Ein 8,8 Beben soll sich wie eine grosse Schlange anfuehlen, die sich unter dem Haus bewegt. Da war ich aber noch nicht da.
Persoenlich bin ich allerdings sehr tiefenentspannt. Gestern gabs wieder ein kurzes 5,4 Nachbeben 55 km von hier. Mein erster Gedanke war, dass wir besser ein paar mehr Pfirsiche vom Baum gepflueckt haetten. Natuerlich auch ein wenig pervers. Kinder sind beunruhigt. Eine recht rationale Bekannte redete gestern davon, dass es ein weiteres schweres Beben geben wuerde, die Regierung aber schweigen wuerde, um eine Panik zu verhindern. Ein solches Doppelbeben hats in der umfangreichen Erdbebengeschichte Chiles nie gegeben. 
http://ssn.dgf.uchile.cl/home/terrem.html
Im Radio erzaehlten sie eben von einer Familie, die Zelte im Wohnzimmer aufgespannt werden soll. Was das helfen soll, weiss ich auch nicht.

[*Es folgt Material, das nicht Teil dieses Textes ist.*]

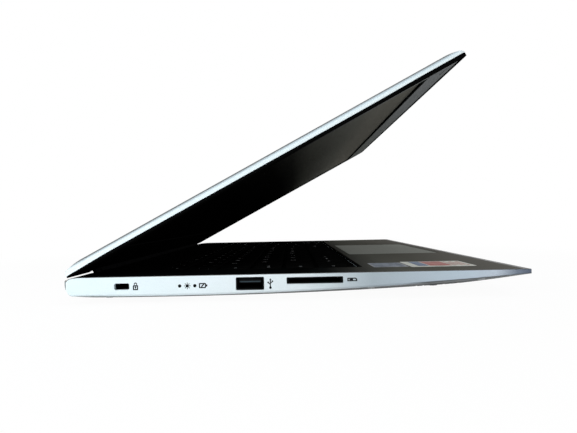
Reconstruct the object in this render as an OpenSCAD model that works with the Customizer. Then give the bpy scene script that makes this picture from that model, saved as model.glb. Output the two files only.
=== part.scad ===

Interessant ist, das Wohngebaeude hier wesentlich weniger getroffen sind als gewerblich oder oeffentlich genutzte Gebaeude. Auf dem Weg in die Stadt gibts etwa einen Autohaendler, bei dem eine Mauer auf 5 oder 6 Autos gestuerzt ist. Im Gefaengnis ist eine Mauer umgefallen. Die fliehenden Insassen haben direkt noch ein paar Haeuser in der Umgebung abgebrannt. Aeltere Kirchen sind zerstoert. Auf dem Land rundrum gibts allerdings noch viele alte Lehmziegelhaeuser, die oft zerstoert sind. Scheint jedenfalls moeglich sein, ziemlich erdbebensicher zu bauen. Zerstoerte Haeuser in Santiago sind meines Wissens oft auf Pfusch am Bau zurueck denzufuehren. Gegen einen Tsunamis kann man natuerlich wenig machen (ausser nicht an der Kueste leben). Hier in Chillan gibts sehr wenige ueber 3-stoeckige Gebauede. Das 3 stoeckige grosse Einkaufszentrum ist sehr teilweise wieder geoeffnet. Militaers regeln den Zutritt. In 3 Monaten soll das wieder vollstaendig renoviert sein.